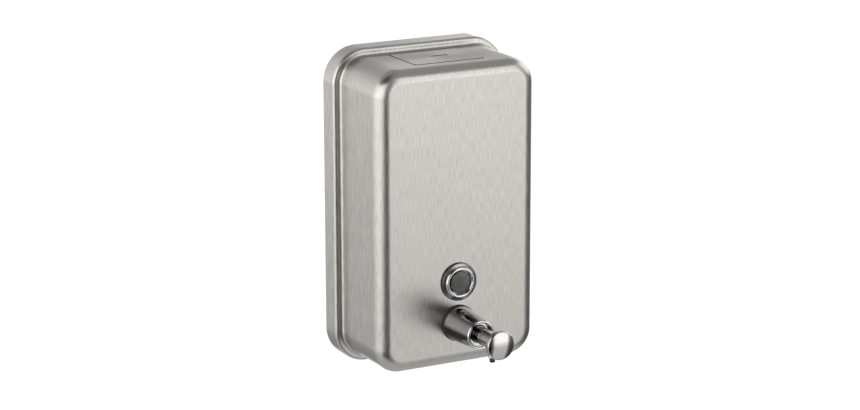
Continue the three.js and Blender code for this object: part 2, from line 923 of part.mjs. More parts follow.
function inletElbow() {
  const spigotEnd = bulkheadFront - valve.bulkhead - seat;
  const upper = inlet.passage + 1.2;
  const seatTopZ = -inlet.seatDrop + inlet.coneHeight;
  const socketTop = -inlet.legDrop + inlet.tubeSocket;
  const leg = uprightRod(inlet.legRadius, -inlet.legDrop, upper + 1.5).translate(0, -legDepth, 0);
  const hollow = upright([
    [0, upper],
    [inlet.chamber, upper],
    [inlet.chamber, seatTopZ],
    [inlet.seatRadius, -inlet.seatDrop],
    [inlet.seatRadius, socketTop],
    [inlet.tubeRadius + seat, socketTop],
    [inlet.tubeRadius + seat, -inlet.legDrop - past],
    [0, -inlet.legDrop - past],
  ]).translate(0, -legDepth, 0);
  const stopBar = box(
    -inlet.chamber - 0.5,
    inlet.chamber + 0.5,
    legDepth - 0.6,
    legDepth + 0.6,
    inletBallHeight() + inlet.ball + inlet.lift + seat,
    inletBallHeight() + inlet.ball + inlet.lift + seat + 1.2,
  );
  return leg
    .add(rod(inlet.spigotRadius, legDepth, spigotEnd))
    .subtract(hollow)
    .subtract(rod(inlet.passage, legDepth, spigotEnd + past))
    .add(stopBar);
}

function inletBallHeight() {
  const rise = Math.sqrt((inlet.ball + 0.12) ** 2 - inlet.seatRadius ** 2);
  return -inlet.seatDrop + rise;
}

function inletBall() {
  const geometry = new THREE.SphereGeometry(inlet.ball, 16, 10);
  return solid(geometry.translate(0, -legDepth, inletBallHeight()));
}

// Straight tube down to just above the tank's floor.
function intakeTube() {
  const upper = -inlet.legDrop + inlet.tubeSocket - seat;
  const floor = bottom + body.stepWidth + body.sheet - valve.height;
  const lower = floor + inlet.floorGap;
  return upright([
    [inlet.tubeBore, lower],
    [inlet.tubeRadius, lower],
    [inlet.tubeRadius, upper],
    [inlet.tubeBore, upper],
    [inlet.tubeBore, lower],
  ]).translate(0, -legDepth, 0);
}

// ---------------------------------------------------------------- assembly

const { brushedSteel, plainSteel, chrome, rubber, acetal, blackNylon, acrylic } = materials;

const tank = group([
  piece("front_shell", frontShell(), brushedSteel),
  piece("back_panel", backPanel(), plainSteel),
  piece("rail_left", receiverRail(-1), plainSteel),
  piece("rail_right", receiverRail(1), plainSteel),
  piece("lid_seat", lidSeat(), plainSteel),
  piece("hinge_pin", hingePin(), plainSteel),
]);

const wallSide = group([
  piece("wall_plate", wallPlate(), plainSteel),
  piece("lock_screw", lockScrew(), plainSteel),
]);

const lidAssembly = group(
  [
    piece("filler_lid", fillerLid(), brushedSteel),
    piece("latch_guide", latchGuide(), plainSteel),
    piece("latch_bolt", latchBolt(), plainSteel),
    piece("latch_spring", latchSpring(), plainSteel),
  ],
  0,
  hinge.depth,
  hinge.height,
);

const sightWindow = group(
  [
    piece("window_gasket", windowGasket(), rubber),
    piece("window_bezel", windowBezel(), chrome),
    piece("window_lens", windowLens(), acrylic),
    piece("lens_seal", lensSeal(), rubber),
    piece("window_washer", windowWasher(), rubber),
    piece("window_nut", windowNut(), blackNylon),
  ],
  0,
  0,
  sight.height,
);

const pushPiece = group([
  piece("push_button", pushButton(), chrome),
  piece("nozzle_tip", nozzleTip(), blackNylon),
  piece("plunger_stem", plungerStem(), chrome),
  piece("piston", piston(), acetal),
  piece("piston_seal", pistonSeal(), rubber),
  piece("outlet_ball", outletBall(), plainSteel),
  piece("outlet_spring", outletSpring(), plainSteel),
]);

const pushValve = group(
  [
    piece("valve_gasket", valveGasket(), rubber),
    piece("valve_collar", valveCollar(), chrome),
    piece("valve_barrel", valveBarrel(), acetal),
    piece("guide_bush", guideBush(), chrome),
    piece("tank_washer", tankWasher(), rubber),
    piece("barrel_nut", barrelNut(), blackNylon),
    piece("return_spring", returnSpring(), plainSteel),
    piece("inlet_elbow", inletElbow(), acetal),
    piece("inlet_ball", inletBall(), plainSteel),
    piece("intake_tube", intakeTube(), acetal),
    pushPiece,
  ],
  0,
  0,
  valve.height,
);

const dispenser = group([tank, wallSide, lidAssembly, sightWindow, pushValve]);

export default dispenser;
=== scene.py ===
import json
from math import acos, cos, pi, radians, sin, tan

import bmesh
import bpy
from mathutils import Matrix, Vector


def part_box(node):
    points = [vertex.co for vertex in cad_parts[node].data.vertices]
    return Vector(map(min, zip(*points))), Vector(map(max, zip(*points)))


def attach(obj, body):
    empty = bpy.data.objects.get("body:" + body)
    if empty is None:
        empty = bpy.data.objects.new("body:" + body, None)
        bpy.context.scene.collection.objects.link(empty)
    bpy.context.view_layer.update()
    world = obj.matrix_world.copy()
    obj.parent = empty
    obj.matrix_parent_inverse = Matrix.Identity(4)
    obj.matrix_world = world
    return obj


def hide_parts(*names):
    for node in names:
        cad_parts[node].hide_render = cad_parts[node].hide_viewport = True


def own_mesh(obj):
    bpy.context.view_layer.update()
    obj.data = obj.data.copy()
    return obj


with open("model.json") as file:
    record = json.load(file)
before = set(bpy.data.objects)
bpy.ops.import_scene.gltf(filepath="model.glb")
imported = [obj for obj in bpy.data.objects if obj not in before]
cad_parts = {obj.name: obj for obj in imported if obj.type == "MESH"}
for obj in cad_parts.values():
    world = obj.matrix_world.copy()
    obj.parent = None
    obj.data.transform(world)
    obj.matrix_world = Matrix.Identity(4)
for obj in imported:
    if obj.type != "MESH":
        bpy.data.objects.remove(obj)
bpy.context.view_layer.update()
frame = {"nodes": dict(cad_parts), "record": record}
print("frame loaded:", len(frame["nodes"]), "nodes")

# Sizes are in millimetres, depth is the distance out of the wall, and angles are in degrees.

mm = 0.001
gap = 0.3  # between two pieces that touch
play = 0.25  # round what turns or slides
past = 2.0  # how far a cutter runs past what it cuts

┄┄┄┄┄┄

## REQUIRED TASK
Give again only the lines that run from the line with "lidAssembly, sightWindow, pushValve]);" to the line with "for node in". Include both of those lines exactly as written.

## TASK RESPONSE
const dispenser = group([tank, wallSide, lidAssembly, sightWindow, pushValve]);

export default dispenser;
=== scene.py ===
import json
from math import acos, cos, pi, radians, sin, tan

import bmesh
import bpy
from mathutils import Matrix, Vector


def part_box(node):
    points = [vertex.co for vertex in cad_parts[node].data.vertices]
    return Vector(map(min, zip(*points))), Vector(map(max, zip(*points)))


def attach(obj, body):
    empty = bpy.data.objects.get("body:" + body)
    if empty is None:
        empty = bpy.data.objects.new("body:" + body, None)
        bpy.context.scene.collection.objects.link(empty)
    bpy.context.view_layer.update()
    world = obj.matrix_world.copy()
    obj.parent = empty
    obj.matrix_parent_inverse = Matrix.Identity(4)
    obj.matrix_world = world
    return obj


def hide_parts(*names):
    for node in names:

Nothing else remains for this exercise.